Burgert’s research addresses wood’s structure from nano- to macro- scale, enabling polymer and nanobased modifications to enhance durability, stability, and functionality. His group has developed electrically conductive "wood electronics" via laser induced graphitization, suitable for smart building sensors, and explores reversible wood–water actuation and piezoelectric composites.

In 2018, his novel work earned the Heinzel Mondi Sappi Award for "Delignified and Densified Cellulose Bulk Materials" by the ACS Applied Materials & Interfaces, and he received the 2020 SDG Award for his research work towards the sustainability.
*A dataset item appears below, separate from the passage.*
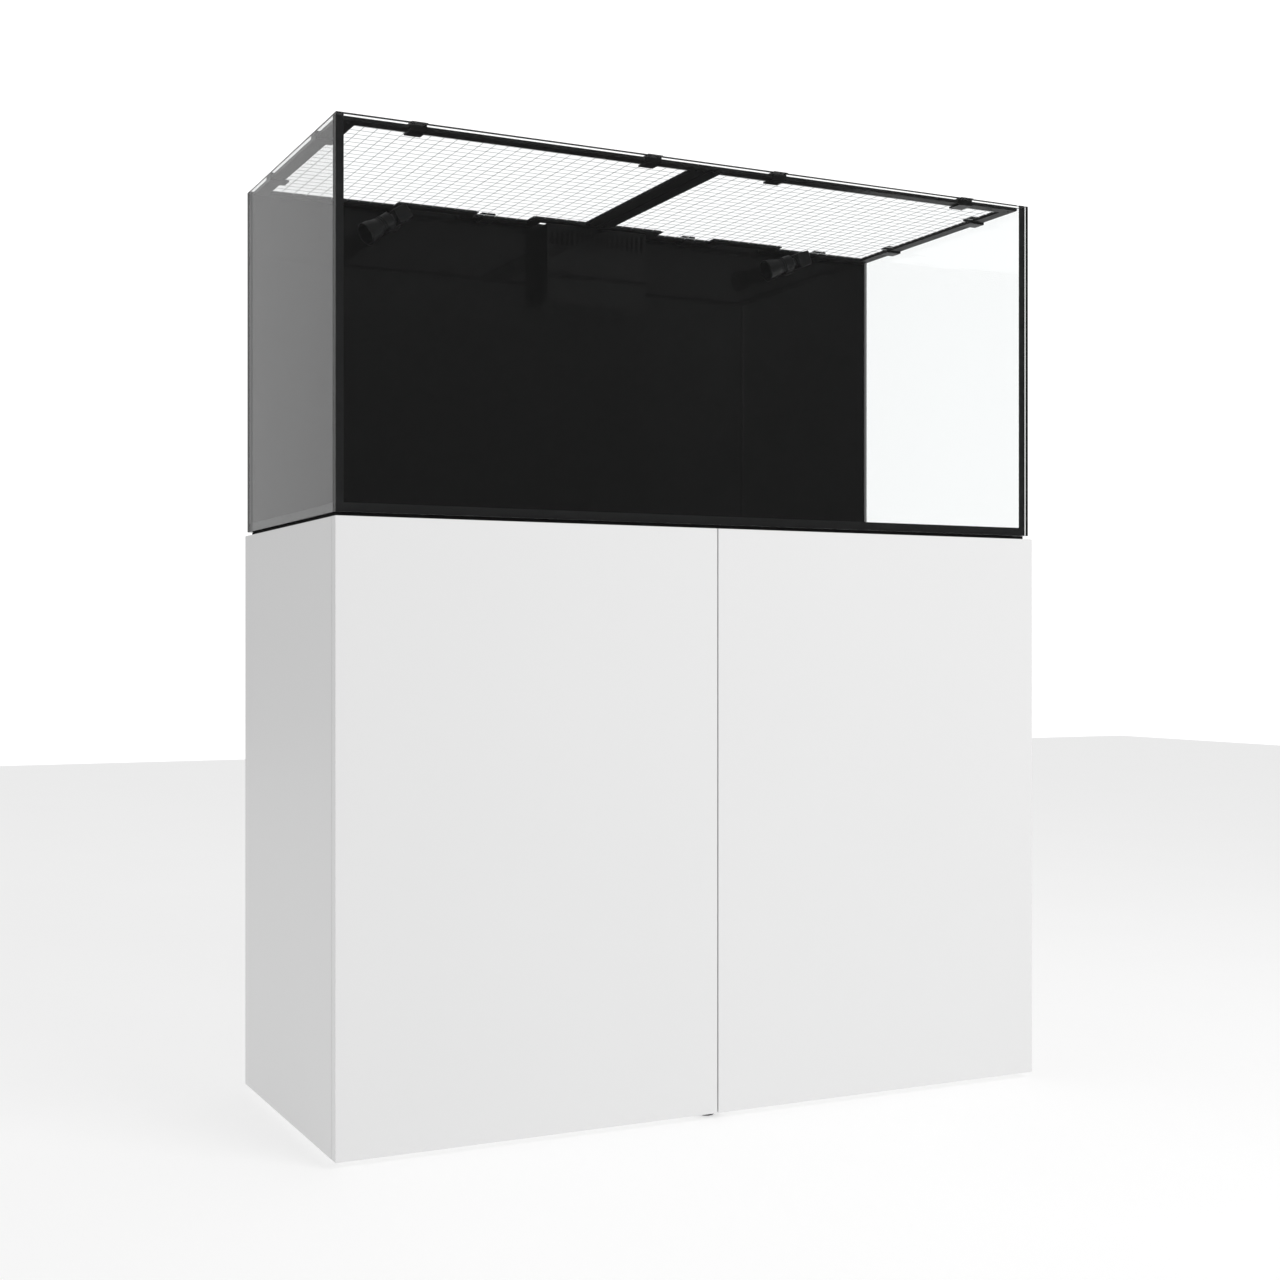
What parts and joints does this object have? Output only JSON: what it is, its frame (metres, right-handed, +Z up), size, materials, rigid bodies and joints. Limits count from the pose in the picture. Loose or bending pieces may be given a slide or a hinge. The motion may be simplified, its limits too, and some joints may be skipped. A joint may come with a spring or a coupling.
{
  "type": "aquarium on stand",
  "caption": "Glass aquarium with black rear pane, netted lid, overflow and return nozzles on a white cabinet with doors and a sump inside.",
  "frame": {"origin": "on the floor under the middle of the whole depth and width", "axes": "+X to the viewer's right across the doors, +Y from the doors towards the back, +Z up"},
  "size_m": [1.2, 0.5802, 1.461],
  "materials": {
    "white_board": "white lacquered board, satin",
    "clear_glass": "clear float glass, polished edges",
    "black_glass": "glass painted black on its rear face",
    "silicone": "black aquarium silicone",
    "foam": "black closed-cell foam mat",
    "black_frame": "black powder-coated lid bar",
    "clear_net": "clear nylon netting",
    "black_clip": "black moulded clip",
    "black_acrylic": "black cast acrylic",
    "black_fitting": "black moulded fitting",
    "grey_pipe": "dark grey pressure pipe",
    "red_knob": "red moulded knob",
    "hinge_steel": "nickel-plated hinge steel",
    "black_rubber_foot": "black moulded levelling foot",
    "sump_acrylic": "clear acrylic",
    "pump_body": "black pump housing"
  },
  "bodies": {
    "tank_and_cabinet": {"left_side_panel": "white_board", "right_side_panel": "white_board", "floor_panel": "white_board", "top_panel": "white_board", "back_panel": "white_board", "centre_post": "white_board", "left_lower_hinge_arm": "hinge_steel", "left_upper_hinge_arm": "hinge_steel", "right_lower_hinge_arm": "hinge_steel", "right_upper_hinge_arm": "hinge_steel", "front_pane": "clear_glass", "back_pane": "black_glass", "left_pane": "clear_glass", "right_pane": "clear_glass", "base_pane": "clear_glass", "silicone_seams": "silicone", "levelling_mat": "foam", "weir_box": "black_acrylic", "weir_comb": "black_acrylic", "rear_box": "black_acrylic", "main_drain": "grey_pipe", "emergency_drain": "grey_pipe", "return_pipe": "grey_pipe", "left_nozzle_base": "black_fitting", "right_nozzle_base": "black_fitting", "sump_tank": "sump_acrylic", "return_pump": "pump_body"},
    "left_door_leaf": {"left_door": "white_board", "left_lower_hinge_cup": "hinge_steel", "left_upper_hinge_cup": "hinge_steel"},
    "right_door_leaf": {"right_door": "white_board", "right_lower_hinge_cup": "hinge_steel", "right_upper_hinge_cup": "hinge_steel"},
    "left_lid": {"left_lid_frame": "black_frame", "left_lid_net": "clear_net", "left_front_clip_1": "black_clip", "left_front_clip_2": "black_clip", "left_rear_clip_1": "black_clip", "left_side_clip_1": "black_clip", "left_side_clip_2": "black_clip"},
    "right_lid": {"right_lid_frame": "black_frame", "right_lid_net": "clear_net", "right_front_clip_1": "black_clip", "right_front_clip_2": "black_clip", "right_rear_clip_1": "black_clip", "right_rear_clip_2": "black_clip", "right_side_clip_1": "black_clip", "right_side_clip_2": "black_clip"},
    "left_elbow": {"left_nozzle_elbow": "black_fitting"},
    "left_outlet": {"left_nozzle_tip": "black_fitting"},
    "right_elbow": {"right_nozzle_elbow": "black_fitting"},
    "right_outlet": {"right_nozzle_tip": "black_fitting"},
    "valve_handle": {"valve_knob": "red_knob"},
    "left_plunger": {"left_latch_plunger": "black_fitting"},
    "right_plunger": {"right_latch_plunger": "black_fitting"},
    "front_left_leveller": {"front_left_foot": "black_rubber_foot"},
    "front_right_leveller": {"front_right_foot": "black_rubber_foot"},
    "rear_left_leveller": {"rear_left_foot": "black_rubber_foot"},
    "rear_right_leveller": {"rear_right_foot": "black_rubber_foot"},
    "centre_leveller": {"centre_foot": "black_rubber_foot"}
  },
  "joints": [
    {"name": "left_door_swing", "type": "hinge", "parent": "tank_and_cabinet", "child": "left_door_leaf", "pos_m": [-0.6, -0.27315, 0.4555], "axis": [0, 0, -1], "range_deg": [0, 105]},
    {"name": "right_door_swing", "type": "hinge", "parent": "tank_and_cabinet", "child": "right_door_leaf", "pos_m": [0.6, -0.27315, 0.4555], "axis": [0, 0, 1], "range_deg": [0, 105]},
    {"name": "left_lid_lift", "type": "slide", "parent": "tank_and_cabinet", "child": "left_lid", "axis": [0, 0, 1], "range_m": [0, 0.15]},
    {"name": "right_lid_lift", "type": "slide", "parent": "tank_and_cabinet", "child": "right_lid", "axis": [0, 0, 1], "range_m": [0, 0.15]},
    {"name": "left_nozzle_swivel", "type": "hinge", "parent": "tank_and_cabinet", "child": "left_elbow", "pos_m": [-0.35999, 0.14235, 1.4339], "axis": [0, 1, 0], "range_deg": [-60, 20]},
    {"name": "left_nozzle_tilt", "type": "hinge", "parent": "left_elbow", "child": "left_outlet", "pos_m": [-0.38629, 0.13628, 1.41671], "axis": [-0.5472, 0, 0.837], "range_deg": [-15, 15]},
    {"name": "right_nozzle_swivel", "type": "hinge", "parent": "tank_and_cabinet", "child": "right_elbow", "pos_m": [0.411, 0.14235, 1.4339], "axis": [0, 1, 0], "range_deg": [-60, 12]},
    {"name": "right_nozzle_tilt", "type": "hinge", "parent": "right_elbow", "child": "right_outlet", "pos_m": [0.38093, 0.14261, 1.42296], "axis": [-0.342, 0, 0.9397], "range_deg": [-15, 15]},
    {"name": "drain_valve_turn", "type": "hinge", "parent": "tank_and_cabinet", "child": "valve_handle", "pos_m": [-0.075, -0.05615, 0.54], "axis": [0, -1, 0], "range_deg": [0, 90]},
    {"name": "left_latch_press", "type": "slide", "parent": "tank_and_cabinet", "child": "left_plunger", "axis": [0, 1, 0], "range_m": [0, 0.006], "stiffness_N_per_m": 150},
    {"name": "right_latch_press", "type": "slide", "parent": "tank_and_cabinet", "child": "right_plunger", "axis": [0, 1, 0], "range_m": [0, 0.006], "stiffness_N_per_m": 150},
    {"name": "front_left_foot_turn", "type": "hinge", "parent": "tank_and_cabinet", "child": "front_left_leveller", "pos_m": [-0.53, -0.21515, 0], "axis": [0, 0, 1], "continuous": true},
    {"name": "front_right_foot_turn", "type": "hinge", "parent": "tank_and_cabinet", "child": "front_right_leveller", "pos_m": [0.53, -0.21515, 0], "axis": [0, 0, 1], "continuous": true},
    {"name": "rear_left_foot_turn", "type": "hinge", "parent": "tank_and_cabinet", "child": "rear_left_leveller", "pos_m": [-0.53, 0.15285, 0], "axis": [0, 0, 1], "continuous": true},
    {"name": "rear_right_foot_turn", "type": "hinge", "parent": "tank_and_cabinet", "child": "rear_right_leveller", "pos_m": [0.53, 0.15285, 0], "axis": [0, 0, 1], "continuous": true},
    {"name": "centre_foot_turn", "type": "hinge", "parent": "tank_and_cabinet", "child": "centre_leveller", "pos_m": [0, -0.25215, 0], "axis": [0, 0, 1], "continuous": true}
  ]
}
In October 2023, a meta-research carried out by John Ioannidis et al. at Stanford University included Burgert in Elsevier Data 2022, where he was ranked at the top 2% of researchers in wood science globally ("forestry – nanoscience/nanotechnology"). In August 2024, Ingo Burgert has been also included for his research work in wood science at the Stanford/Elsevier top 2% list, having a high c-score of 3.6912. He also received the same distinction in 2025.

In January 2026, he and his fellow researcher Eleni Chatzi, received from ETH the Dandelion Entrepreneurship Awards for their applied research work.

Until August 2026, the research work of Burgert has received more than 20,000 citations at Google Scholar, having a high h-index of 77.